Billy’s great moment is in his aria in scene three near the end, sung when in prison awaiting his end: ‘Look! Through the port comes the moon-shine astray’, which was sung with all the aery beauty with which Britten endows presumably the most significant pure aria in the opera – like an extract from his Nocturne.

Thanks to Thomas C. Hase’s lighting, which picked out everything with extraordidanskernary astuteness and inspiration all through, and worked wonders with threatening shadows, this scene was laden with poignancy. 

Right from the start, when we find the chorus scrubbing the decks under the severe watchful eyes of switch-wielding middle-rankers, one was impressed by the atmosphere the chorus generated.

Stephen Richardson as Dansker and Roderick Williams as Billy Budd the night before Billy is hanged

The way they were got off stage – skilfully – on each occasion was almost as striking.
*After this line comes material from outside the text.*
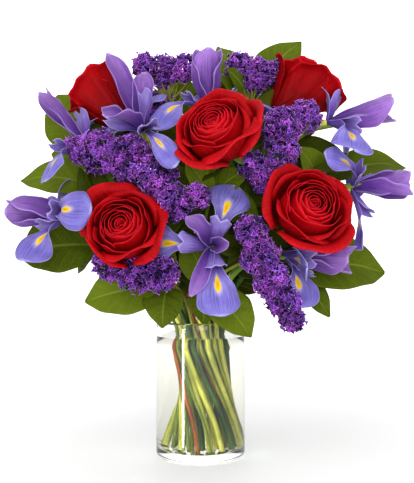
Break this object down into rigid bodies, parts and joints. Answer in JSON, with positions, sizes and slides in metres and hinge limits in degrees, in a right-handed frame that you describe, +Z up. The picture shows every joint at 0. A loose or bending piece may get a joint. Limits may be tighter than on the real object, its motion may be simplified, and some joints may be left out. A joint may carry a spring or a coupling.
{
  "type": "mixed flower bouquet in a glass vase",
  "caption": "Hand-tied bouquet of red roses, blue irises, purple statice and salal leaves standing in a clear glass cylinder vase.",
  "frame": {"origin": "centre of the vase's foot, in the plane that it stands on", "axes": "+Z up along the vase's axis, -Y towards the bouquet's front, +X to the right seen from the front"},
  "size_m": [0.4309, 0.2882, 0.4761],
  "materials": {
    "glass": "clear, polished",
    "rose_petals": "velvety",
    "iris_petals": "satin",
    "statice_florets": "papery",
    "salal_leaves": "waxy satin",
    "stems": "fresh, smooth"
  },
  "bodies": {
    "root": {"vase": "glass", "rose_bloom_1": "rose_petals", "rose_stem_1": "stems", "rose_bloom_2": "rose_petals", "rose_stem_2": "stems", "rose_bloom_3": "rose_petals", "rose_stem_3": "stems", "rose_bloom_4": "rose_petals", "rose_stem_4": "stems", "rose_bloom_5": "rose_petals", "rose_stem_5": "stems", "iris_bloom_1": "iris_petals", "iris_stem_1": "stems", "iris_bloom_2": "iris_petals", "iris_stem_2": "stems", "iris_bloom_3": "iris_petals", "iris_stem_3": "stems", "iris_bloom_4": "iris_petals", "iris_stem_4": "stems", "iris_bloom_5": "iris_petals", "iris_stem_5": "stems", "iris_bloom_6": "iris_petals", "iris_stem_6": "stems", "iris_bloom_7": "iris_petals", "iris_stem_7": "stems", "iris_bloom_8": "iris_petals", "iris_stem_8": "stems", "iris_bloom_9": "iris_petals", "iris_stem_9": "stems", "iris_bloom_10": "iris_petals", "iris_stem_10": "stems", "statice_1": "statice_florets", "statice_2": "statice_florets", "statice_3": "statice_florets", "statice_4": "statice_florets", "statice_5": "statice_florets", "statice_6": "statice_florets", "statice_7": "statice_florets", "statice_8": "statice_florets", "statice_9": "statice_florets", "salal_1": "salal_leaves", "salal_2": "salal_leaves", "salal_3": "salal_leaves", "salal_4": "salal_leaves", "salal_5": "salal_leaves", "salal_6": "salal_leaves", "salal_7": "salal_leaves", "salal_8": "salal_leaves", "salal_9": "salal_leaves", "salal_10": "salal_leaves", "salal_11": "salal_leaves", "salal_12": "salal_leaves", "salal_13": "salal_leaves", "salal_14": "salal_leaves", "salal_15": "salal_leaves"}
  },
  "joints": []
}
Their acting standards were phenomenally high, whether emerging from their huddles below – every character an individual, and with no lightweight interaction but well-rehearsed interchanges - or simply placed mid- to rearstage as a kind of backdrop to two or three-man officer scenes, to avert any danger of vast bare space behind. Quite brilliant.

The quasi-procession on the return of the flogged novice was another of Orpen’s splendidly conceived sequences. One sea shanty was quite riveting. But the choir’s big moment comes in a massive chorus, or rather series of choruses, as the ship engages the French. The singing, and the commitment, was stupendous.

There aren’t many comic moments in Billy Budd, but one of them is when Vere invites two fellow officers – Flint and Redburn – to join him for a drink. Their deference to him (Do we sit? Do we stand?) was fun, and their later toasts ‘Don’t like the French, their bowing and scraping, their hoppetty-skippety ways, their lingo’ beautifully lucid and witty. Clarke’s Flint was as good as ever in this threesome, but we also here first encountered Mr. Redburn (First Lieutenant), sung by that hugely experienced singer Peter Savidge. 

He would later shine as Chairman of the ill-fated, hesitating three-man court martial which sentenced Billy to death. And the pairing by Britten of two baritones made their jaunty interplay all the more amusing – all sung with pinpoint timing. The officers’ natty dress looked straight out of Gainsborough: Travers’ mixture of white and blue costumes (plus the odd scarlet grenadier) worked wonders throughout: often you felt Phelan’s blocks were directly related to the effective placement and spacing of the blue costumes onstage.   

As for the writing desk and chairs and other paraphernalia, brought on and removed by five or half a dozen lively and vocally pleasing boy Midshipmen (doubling as powder monkeys in the battle scene): they had a vast amount to do, and carried it off with remarkable assurance and aplomb. Someone had rehearsed them to perfection: the orderliness on board HMS Indomitable owed much to their promptness and stylish efficiency.

It would be impossible not to hand the palm, along with Oke’s pensive Vere, to Alistair Miles’s dramatically well judged, late-introduced Claggart (‘A veritable Argos. He has a hundred eyes.’). He has wide experience of playing grim and nasty characters, but his range and the roles he essays to such perfection are vast, and he has depicted every kind of nobleman and villain in virtually all the world’s major houses. One can see why here.

The voice is as withering as the grim upright, stately, almost regal, threatening stance. Every time Miles moved, or simply stood, or slithered up the walkway at a dignified lope to officer level, one simply shivered.

The way he imparted evil was awe-inspiring; not least in his maternal nursing of Billy’s confiscated red neckerchief. And the tension of the soliloquy where he addresses his own culpability, and decides that there is no alternative to vileness and revenge. ‘O beauty, o handsomeness, goodness . . . having seen you, what choice remains to me?’ and finally on his knees, ‘I have you in my power and I would destroy you’. It seems a kind of Aschenbach, and just as articulate, in reverse.

But it is the detail in the music that makes all this intense drama possible. Trombones summoned up for Mr. Flint’s telling early aria. The use of flute – key mellifluous solo instrument – as well as like a fife: no exaggeration, nothing overdone. Contrasted interludes – clarinet, low strings and harp; a later one with flute replacing clarinet. Sneering syncopated horns making Claggart’s approach to Vere the slimier; an especially telling intermezzo, this time with trumpet and pizzicato double bass and xylophone. What sounded like a viola solo consequential upon the Master-at-Arms’s long-awaited demise; angry cellos and tuba uniting as the trial launched, and wan solo harp as the court rises. A sadly supportive solo clarinet for Billy and Dansker during the former’s last moments.

The most amazing interlude of all is a long, adagissimo sequence of (I believe) 34 chords which come close harmonically, one almost dare say, to Strauss’s Four Last Songs, written a couple of years earlier. The whole momentum of the music is dramatically - and incredibly daringly – paused. It’s as if there has been some kind of seismic shift between the prevalence of good and the threat of evil. Or, if one believes in redemption, perhaps the opposite.